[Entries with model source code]

>> START

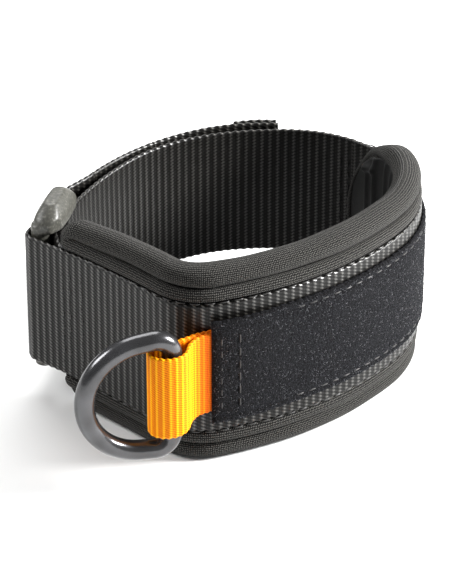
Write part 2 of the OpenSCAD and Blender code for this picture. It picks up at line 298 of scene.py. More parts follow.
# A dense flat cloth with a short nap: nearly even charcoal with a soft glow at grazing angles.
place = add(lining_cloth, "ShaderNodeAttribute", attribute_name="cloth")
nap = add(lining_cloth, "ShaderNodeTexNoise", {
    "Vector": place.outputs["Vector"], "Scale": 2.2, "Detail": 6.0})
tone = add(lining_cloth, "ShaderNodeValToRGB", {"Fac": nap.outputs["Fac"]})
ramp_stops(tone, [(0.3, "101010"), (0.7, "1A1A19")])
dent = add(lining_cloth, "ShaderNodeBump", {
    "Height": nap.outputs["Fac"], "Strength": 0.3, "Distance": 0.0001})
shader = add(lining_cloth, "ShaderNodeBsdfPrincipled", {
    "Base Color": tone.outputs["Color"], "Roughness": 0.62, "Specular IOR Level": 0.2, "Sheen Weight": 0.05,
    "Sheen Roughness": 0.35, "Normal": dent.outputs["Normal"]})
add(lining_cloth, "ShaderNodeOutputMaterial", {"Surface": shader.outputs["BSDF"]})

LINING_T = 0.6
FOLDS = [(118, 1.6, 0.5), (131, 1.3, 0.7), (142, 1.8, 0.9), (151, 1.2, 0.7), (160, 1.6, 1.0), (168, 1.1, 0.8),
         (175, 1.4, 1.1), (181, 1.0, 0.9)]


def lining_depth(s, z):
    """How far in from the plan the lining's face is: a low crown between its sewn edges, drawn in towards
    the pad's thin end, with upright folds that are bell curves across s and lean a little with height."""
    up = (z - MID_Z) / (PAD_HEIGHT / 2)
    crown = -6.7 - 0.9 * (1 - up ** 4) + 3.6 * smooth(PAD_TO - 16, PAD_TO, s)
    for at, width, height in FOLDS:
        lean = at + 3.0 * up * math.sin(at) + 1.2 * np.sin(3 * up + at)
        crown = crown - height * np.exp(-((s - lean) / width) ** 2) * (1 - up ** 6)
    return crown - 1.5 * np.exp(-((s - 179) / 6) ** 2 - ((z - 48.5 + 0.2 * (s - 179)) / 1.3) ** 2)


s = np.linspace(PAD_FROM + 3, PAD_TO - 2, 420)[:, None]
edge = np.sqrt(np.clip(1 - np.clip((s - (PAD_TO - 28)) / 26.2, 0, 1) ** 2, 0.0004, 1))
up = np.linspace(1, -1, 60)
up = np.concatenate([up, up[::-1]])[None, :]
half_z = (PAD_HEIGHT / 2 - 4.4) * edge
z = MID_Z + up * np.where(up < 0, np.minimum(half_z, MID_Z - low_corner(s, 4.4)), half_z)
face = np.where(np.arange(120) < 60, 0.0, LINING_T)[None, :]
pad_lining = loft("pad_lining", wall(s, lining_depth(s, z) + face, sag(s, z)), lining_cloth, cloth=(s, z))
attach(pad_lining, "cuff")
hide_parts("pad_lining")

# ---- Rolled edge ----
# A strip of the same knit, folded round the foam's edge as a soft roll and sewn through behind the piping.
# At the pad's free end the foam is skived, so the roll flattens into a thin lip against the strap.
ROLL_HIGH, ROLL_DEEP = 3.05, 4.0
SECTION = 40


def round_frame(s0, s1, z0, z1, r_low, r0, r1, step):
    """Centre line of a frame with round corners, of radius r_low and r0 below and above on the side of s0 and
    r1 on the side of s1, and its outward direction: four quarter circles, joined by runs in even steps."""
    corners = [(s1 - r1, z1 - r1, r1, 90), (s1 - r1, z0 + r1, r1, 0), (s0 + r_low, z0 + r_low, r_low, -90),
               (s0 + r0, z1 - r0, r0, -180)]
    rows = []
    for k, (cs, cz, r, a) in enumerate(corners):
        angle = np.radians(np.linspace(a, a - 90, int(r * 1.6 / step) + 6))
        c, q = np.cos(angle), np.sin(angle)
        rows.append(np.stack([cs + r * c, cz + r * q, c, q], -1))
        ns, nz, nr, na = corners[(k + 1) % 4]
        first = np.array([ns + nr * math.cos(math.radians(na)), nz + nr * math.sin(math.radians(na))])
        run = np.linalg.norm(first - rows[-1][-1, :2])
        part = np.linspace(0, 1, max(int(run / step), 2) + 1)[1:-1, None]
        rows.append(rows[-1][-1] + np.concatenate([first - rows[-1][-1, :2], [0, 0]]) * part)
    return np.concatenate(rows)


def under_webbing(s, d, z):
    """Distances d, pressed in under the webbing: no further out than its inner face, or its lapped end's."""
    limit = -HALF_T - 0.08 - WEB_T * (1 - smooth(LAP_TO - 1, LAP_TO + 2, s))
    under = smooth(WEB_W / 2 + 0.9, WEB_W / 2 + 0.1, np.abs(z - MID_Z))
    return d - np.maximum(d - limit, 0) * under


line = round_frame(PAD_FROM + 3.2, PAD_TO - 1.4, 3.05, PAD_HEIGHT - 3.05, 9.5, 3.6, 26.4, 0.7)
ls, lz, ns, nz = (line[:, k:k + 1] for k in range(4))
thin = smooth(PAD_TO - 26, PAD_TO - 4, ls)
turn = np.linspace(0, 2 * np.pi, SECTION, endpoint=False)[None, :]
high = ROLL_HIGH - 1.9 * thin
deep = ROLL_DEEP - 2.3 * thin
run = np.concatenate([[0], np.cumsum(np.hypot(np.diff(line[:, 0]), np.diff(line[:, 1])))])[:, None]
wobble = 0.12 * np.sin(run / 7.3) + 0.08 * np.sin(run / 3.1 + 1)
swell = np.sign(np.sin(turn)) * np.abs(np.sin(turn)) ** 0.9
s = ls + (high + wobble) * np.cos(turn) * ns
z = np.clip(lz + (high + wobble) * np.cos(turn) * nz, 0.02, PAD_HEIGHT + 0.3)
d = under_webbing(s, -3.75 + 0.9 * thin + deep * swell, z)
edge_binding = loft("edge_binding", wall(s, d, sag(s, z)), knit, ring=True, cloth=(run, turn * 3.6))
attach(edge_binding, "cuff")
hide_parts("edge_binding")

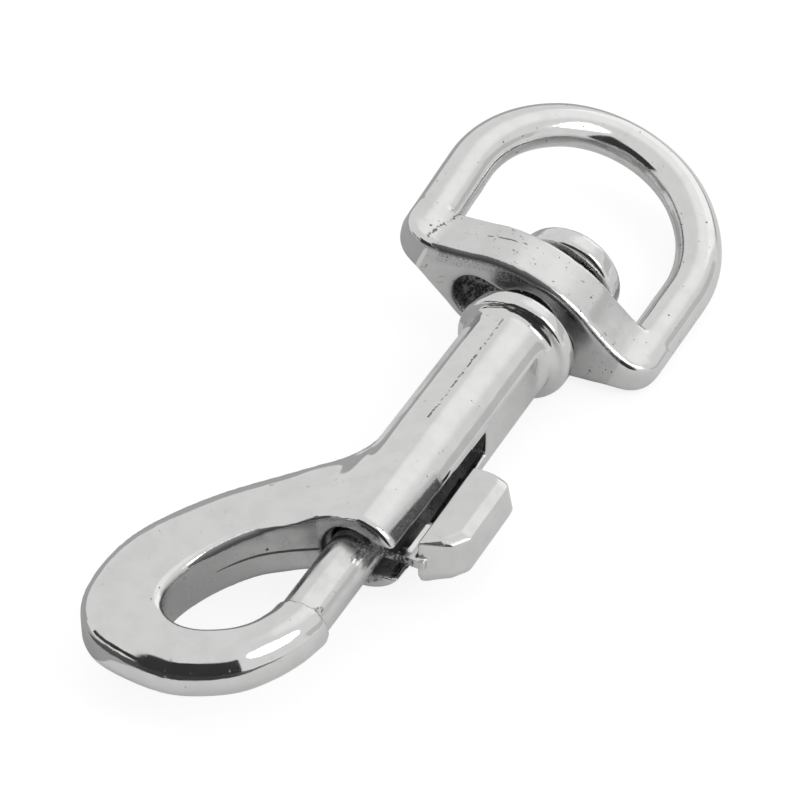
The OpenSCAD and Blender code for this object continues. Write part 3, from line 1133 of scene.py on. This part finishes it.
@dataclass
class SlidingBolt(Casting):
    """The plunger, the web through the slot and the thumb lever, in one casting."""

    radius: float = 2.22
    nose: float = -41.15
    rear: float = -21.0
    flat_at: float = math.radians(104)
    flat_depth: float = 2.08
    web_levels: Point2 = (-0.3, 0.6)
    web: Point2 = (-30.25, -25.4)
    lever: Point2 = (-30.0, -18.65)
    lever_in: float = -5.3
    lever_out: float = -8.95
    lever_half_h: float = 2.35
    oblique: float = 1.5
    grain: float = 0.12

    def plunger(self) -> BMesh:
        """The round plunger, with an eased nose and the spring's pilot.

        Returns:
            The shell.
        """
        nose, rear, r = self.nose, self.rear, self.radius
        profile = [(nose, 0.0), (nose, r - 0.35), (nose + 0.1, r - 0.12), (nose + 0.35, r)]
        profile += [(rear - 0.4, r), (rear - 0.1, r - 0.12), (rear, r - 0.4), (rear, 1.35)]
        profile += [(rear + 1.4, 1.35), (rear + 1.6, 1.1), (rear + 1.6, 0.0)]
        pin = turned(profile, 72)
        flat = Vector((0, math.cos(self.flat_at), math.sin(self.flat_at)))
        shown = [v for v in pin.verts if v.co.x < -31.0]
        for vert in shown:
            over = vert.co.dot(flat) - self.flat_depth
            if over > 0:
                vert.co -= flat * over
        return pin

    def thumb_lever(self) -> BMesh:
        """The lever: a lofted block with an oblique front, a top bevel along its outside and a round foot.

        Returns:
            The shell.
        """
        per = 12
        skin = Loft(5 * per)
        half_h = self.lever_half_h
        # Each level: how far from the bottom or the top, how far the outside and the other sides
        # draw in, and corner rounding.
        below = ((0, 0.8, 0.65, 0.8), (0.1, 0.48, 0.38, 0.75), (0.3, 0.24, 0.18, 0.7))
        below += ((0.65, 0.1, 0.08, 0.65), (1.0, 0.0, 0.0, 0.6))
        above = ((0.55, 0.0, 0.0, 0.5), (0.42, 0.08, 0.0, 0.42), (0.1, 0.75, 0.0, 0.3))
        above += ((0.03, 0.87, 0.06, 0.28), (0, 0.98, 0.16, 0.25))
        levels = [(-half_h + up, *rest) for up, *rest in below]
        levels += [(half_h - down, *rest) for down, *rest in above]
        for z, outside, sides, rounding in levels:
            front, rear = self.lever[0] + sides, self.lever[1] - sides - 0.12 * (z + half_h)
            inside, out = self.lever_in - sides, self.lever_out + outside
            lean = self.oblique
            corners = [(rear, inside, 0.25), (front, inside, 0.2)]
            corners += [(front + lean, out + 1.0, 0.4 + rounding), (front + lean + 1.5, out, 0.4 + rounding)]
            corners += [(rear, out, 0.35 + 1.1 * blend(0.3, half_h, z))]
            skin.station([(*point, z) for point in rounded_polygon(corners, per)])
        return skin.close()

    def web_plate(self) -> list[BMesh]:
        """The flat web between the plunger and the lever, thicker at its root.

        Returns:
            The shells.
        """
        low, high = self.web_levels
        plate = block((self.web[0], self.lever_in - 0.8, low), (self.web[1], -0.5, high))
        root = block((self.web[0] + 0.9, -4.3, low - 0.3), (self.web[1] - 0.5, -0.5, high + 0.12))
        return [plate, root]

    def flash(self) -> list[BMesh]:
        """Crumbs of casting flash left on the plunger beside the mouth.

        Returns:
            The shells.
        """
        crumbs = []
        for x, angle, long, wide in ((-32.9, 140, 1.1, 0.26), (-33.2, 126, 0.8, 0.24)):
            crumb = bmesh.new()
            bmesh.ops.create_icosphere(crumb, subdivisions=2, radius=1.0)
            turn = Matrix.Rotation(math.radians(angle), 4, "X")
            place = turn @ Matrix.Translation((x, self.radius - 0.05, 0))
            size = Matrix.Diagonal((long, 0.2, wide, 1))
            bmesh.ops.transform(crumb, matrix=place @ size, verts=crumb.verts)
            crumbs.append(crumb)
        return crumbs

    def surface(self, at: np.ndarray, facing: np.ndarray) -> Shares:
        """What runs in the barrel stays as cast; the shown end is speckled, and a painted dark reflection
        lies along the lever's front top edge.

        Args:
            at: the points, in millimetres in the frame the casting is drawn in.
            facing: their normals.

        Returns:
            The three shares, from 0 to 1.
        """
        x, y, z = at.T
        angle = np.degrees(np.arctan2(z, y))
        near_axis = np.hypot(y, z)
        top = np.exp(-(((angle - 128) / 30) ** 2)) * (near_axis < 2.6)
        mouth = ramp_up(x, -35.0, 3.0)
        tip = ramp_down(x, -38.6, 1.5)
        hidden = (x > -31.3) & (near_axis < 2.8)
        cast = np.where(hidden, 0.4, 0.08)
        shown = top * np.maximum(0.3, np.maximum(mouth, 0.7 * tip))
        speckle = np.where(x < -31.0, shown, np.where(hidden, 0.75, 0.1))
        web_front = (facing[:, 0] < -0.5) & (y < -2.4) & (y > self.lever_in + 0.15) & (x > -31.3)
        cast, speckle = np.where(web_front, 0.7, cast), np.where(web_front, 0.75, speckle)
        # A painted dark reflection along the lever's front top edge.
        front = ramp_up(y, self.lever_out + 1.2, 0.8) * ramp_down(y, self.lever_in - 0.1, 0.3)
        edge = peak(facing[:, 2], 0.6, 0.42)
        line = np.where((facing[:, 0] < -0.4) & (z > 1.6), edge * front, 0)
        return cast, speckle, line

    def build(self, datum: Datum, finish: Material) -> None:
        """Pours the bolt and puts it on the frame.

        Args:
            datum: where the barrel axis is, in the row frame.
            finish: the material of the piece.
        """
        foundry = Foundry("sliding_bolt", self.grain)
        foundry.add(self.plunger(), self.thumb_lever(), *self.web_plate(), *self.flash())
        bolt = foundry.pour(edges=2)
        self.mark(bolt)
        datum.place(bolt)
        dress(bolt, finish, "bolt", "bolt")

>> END

### PROBLEM REQUIREMENTS
Emit, unaltered, the lines from the top of the listing down through the line that holds "(175, 1.4, 1.1), (181, 1.0, 0.9)]"; emit nothing else.

### REPLY TO THE TASK
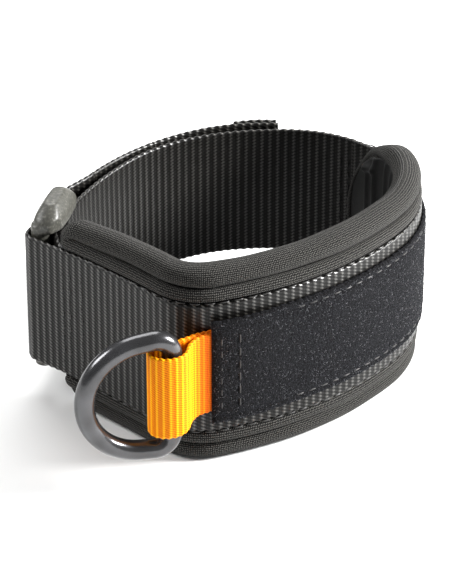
Write part 2 of the OpenSCAD and Blender code for this picture. It picks up at line 298 of scene.py. More parts follow.
# A dense flat cloth with a short nap: nearly even charcoal with a soft glow at grazing angles.
place = add(lining_cloth, "ShaderNodeAttribute", attribute_name="cloth")
nap = add(lining_cloth, "ShaderNodeTexNoise", {
    "Vector": place.outputs["Vector"], "Scale": 2.2, "Detail": 6.0})
tone = add(lining_cloth, "ShaderNodeValToRGB", {"Fac": nap.outputs["Fac"]})
ramp_stops(tone, [(0.3, "101010"), (0.7, "1A1A19")])
dent = add(lining_cloth, "ShaderNodeBump", {
    "Height": nap.outputs["Fac"], "Strength": 0.3, "Distance": 0.0001})
shader = add(lining_cloth, "ShaderNodeBsdfPrincipled", {
    "Base Color": tone.outputs["Color"], "Roughness": 0.62, "Specular IOR Level": 0.2, "Sheen Weight": 0.05,
    "Sheen Roughness": 0.35, "Normal": dent.outputs["Normal"]})
add(lining_cloth, "ShaderNodeOutputMaterial", {"Surface": shader.outputs["BSDF"]})

LINING_T = 0.6
FOLDS = [(118, 1.6, 0.5), (131, 1.3, 0.7), (142, 1.8, 0.9), (151, 1.2, 0.7), (160, 1.6, 1.0), (168, 1.1, 0.8),
         (175, 1.4, 1.1), (181, 1.0, 0.9)]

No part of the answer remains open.